# SUPPLIED DATA start

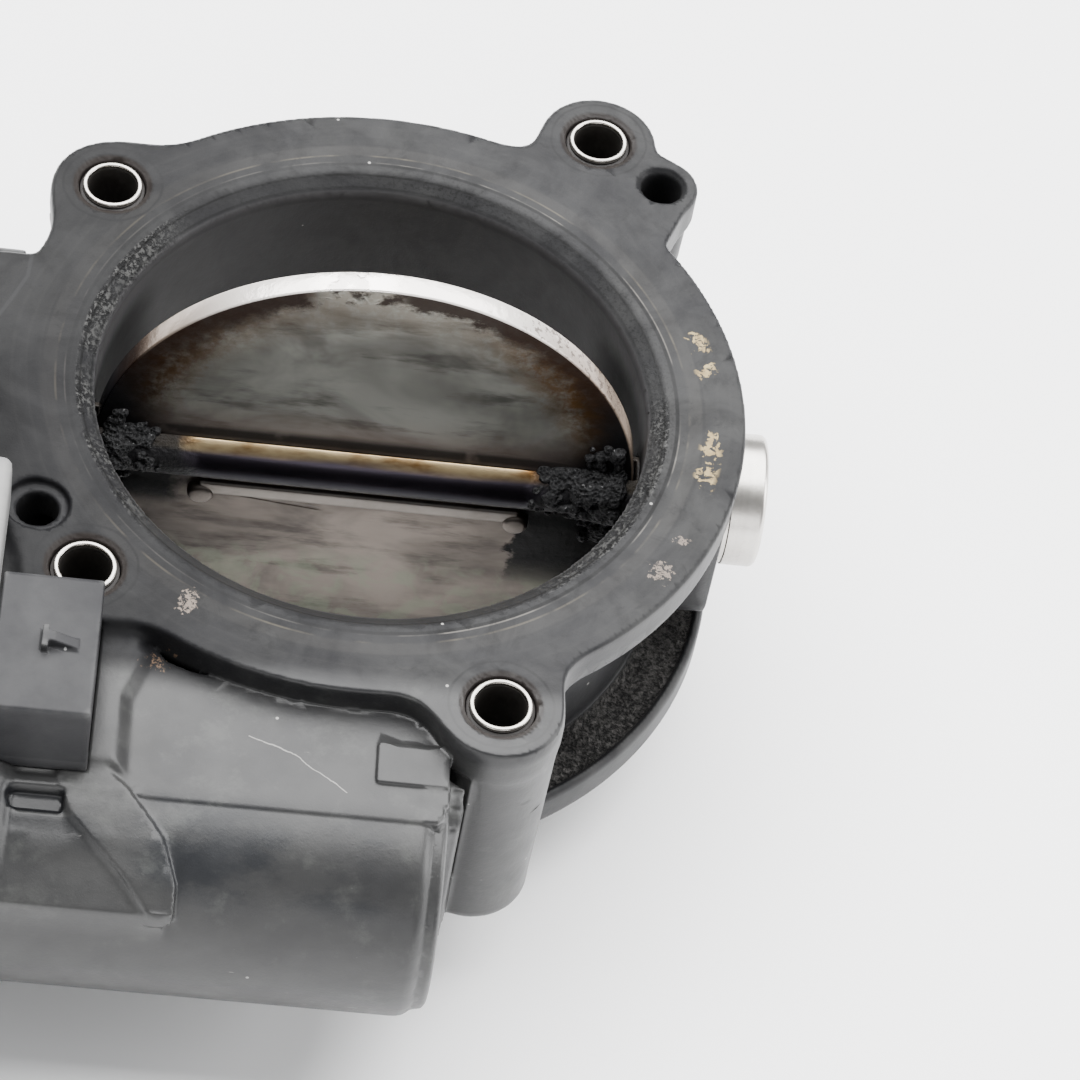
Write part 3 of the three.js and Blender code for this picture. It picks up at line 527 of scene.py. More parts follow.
# ---------------------------------------------------------------- cover, plug, shaft
def sculpt_cover(step):
    """The gear cover, hollow, with the hood beside the plug."""
    s = Sculpture((-68, -85.5, -52), (-41, 24, 20), step)
    s.add(prism("x", case_outline(CASE_WALL), COVER_END, COVER_FROM, 1.4))
    s.add(prism("x", case_outline(CASE_WALL), COVER_FROM - 2, COVER_FROM, 0.2))
    s.add(*screw_ears(COVER_FROM - 3.5, COVER_FROM, 0, 0.4), soft=0.8)
    for rib in (-8, 0, 8):
        s.add(prism("x", capsule((IDLER[0] + rib - 12, IDLER[1] + rib, 0.9),
                                 (IDLER[0] + rib + 12, IDLER[1] + rib, 0.9)), COVER_END, COVER_END + 2, 0.3))
    hood = rectangle(*HOOD_Y, HOOD_Z[0] - 6, HOOD_Z[1], 2.4)
    s.add(prism("x", hood, COVER_END, COVER_FROM, 1.4), soft=0.8)
    lip = Sculpture((-68, -85.5, -52), (-41, 24, 20), step)
    lip.add(prism("x", rectangle(*HOOD_Y, *HOOD_Z, 1.6), COVER_FROM - 4, HOOD_X, 1.2))
    lip.cut(prism("x", case_outline(CASE_WALL + GAP), COVER_FROM, PAN_RIM + 1.8 + GAP))
    lip.cut(*screw_ears(COVER_FROM, PAN_RIM + EAR_T + GAP, GAP))
    s.field = np.minimum(s.field, lip.field)
    s.cut(prism("x", case_outline(0), COVER_END + CASE_WALL, COVER_FROM + 2))
    s.cut(block(COVER_END + CASE_WALL, -45.3, HOOD_Y[0] + 2, HOOD_Y[1] - 2, 2, HOOD_Z[1] - 2))
    s.cut(block(COVER_END + CASE_WALL, COVER_FROM - 2, HOOD_Y[0] + 2, HOOD_Y[1] - 2, -12, 3))
    s.add(cylinder("x", IDLER, 5, COVER_END + 1, -61.6))
    s.cut(cylinder("x", IDLER, 2.25, -64, COVER_FROM))
    for at in SCREWS:
        s.cut(cylinder("x", at, 2.0, COVER_END - 2, COVER_FROM + 2))
        s.cut(cylinder("x", at, 3.45, COVER_END - 2, COVER_FROM - 3.5))
    for y in PIN_Y:
        for z in PIN_Z:
            s.cut(block(COVER_FROM - 3, HOOD_X + 2, y - 0.8, y + 0.8, z - 0.8, z + 0.8))
    return s.within("gear_cover")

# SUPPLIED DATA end

WHAT NEEDS TO BE DONE: Repeat every line of the material exactly as given.

SOLUTION:
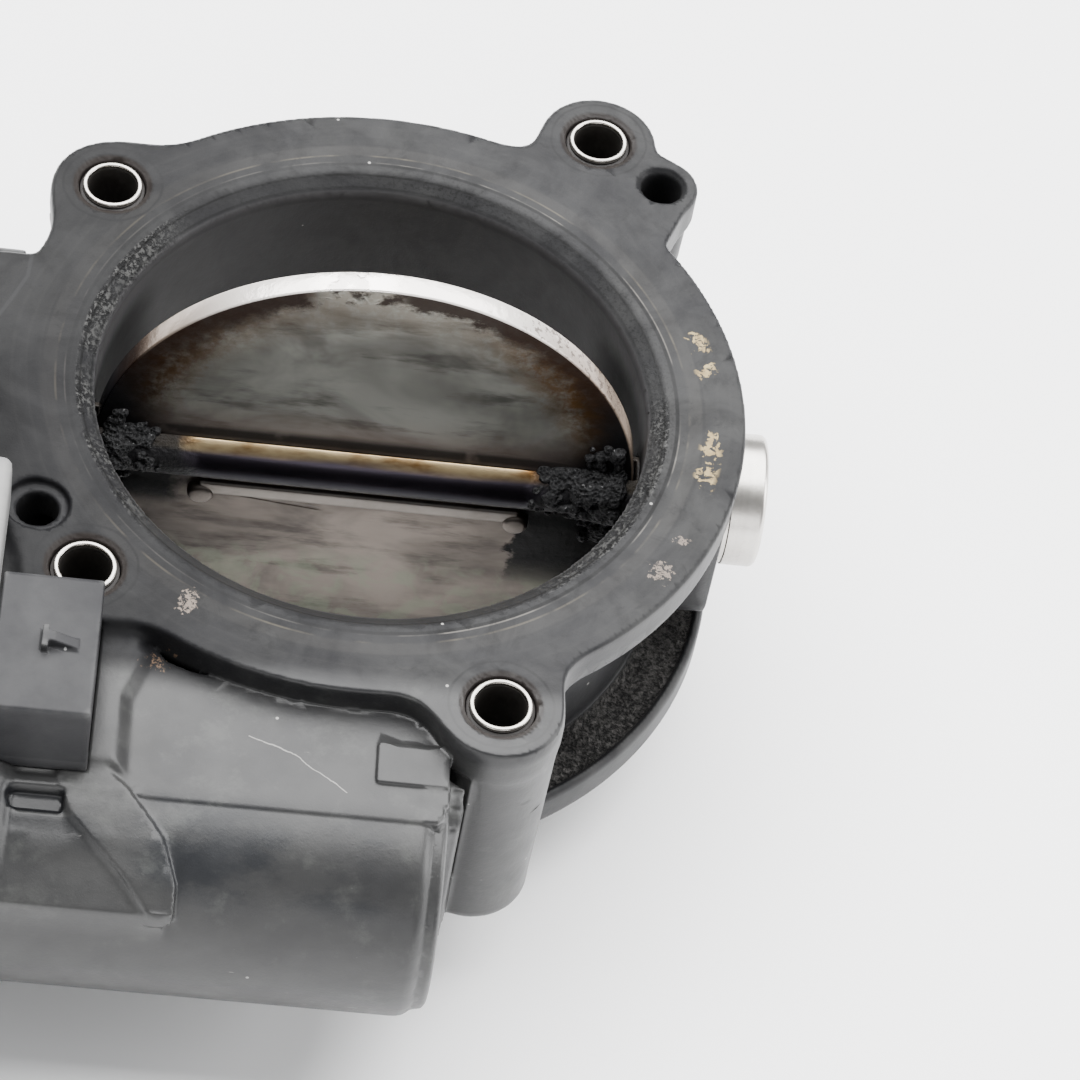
Write part 3 of the three.js and Blender code for this picture. It picks up at line 527 of scene.py. More parts follow.
# ---------------------------------------------------------------- cover, plug, shaft
def sculpt_cover(step):
    """The gear cover, hollow, with the hood beside the plug."""
    s = Sculpture((-68, -85.5, -52), (-41, 24, 20), step)
    s.add(prism("x", case_outline(CASE_WALL), COVER_END, COVER_FROM, 1.4))
    s.add(prism("x", case_outline(CASE_WALL), COVER_FROM - 2, COVER_FROM, 0.2))
    s.add(*screw_ears(COVER_FROM - 3.5, COVER_FROM, 0, 0.4), soft=0.8)
    for rib in (-8, 0, 8):
        s.add(prism("x", capsule((IDLER[0] + rib - 12, IDLER[1] + rib, 0.9),
                                 (IDLER[0] + rib + 12, IDLER[1] + rib, 0.9)), COVER_END, COVER_END + 2, 0.3))
    hood = rectangle(*HOOD_Y, HOOD_Z[0] - 6, HOOD_Z[1], 2.4)
    s.add(prism("x", hood, COVER_END, COVER_FROM, 1.4), soft=0.8)
    lip = Sculpture((-68, -85.5, -52), (-41, 24, 20), step)
    lip.add(prism("x", rectangle(*HOOD_Y, *HOOD_Z, 1.6), COVER_FROM - 4, HOOD_X, 1.2))
    lip.cut(prism("x", case_outline(CASE_WALL + GAP), COVER_FROM, PAN_RIM + 1.8 + GAP))
    lip.cut(*screw_ears(COVER_FROM, PAN_RIM + EAR_T + GAP, GAP))
    s.field = np.minimum(s.field, lip.field)
    s.cut(prism("x", case_outline(0), COVER_END + CASE_WALL, COVER_FROM + 2))
    s.cut(block(COVER_END + CASE_WALL, -45.3, HOOD_Y[0] + 2, HOOD_Y[1] - 2, 2, HOOD_Z[1] - 2))
    s.cut(block(COVER_END + CASE_WALL, COVER_FROM - 2, HOOD_Y[0] + 2, HOOD_Y[1] - 2, -12, 3))
    s.add(cylinder("x", IDLER, 5, COVER_END + 1, -61.6))
    s.cut(cylinder("x", IDLER, 2.25, -64, COVER_FROM))
    for at in SCREWS:
        s.cut(cylinder("x", at, 2.0, COVER_END - 2, COVER_FROM + 2))
        s.cut(cylinder("x", at, 3.45, COVER_END - 2, COVER_FROM - 3.5))
    for y in PIN_Y:
        for z in PIN_Z:
            s.cut(block(COVER_FROM - 3, HOOD_X + 2, y - 0.8, y + 0.8, z - 0.8, z + 0.8))
    return s.within("gear_cover")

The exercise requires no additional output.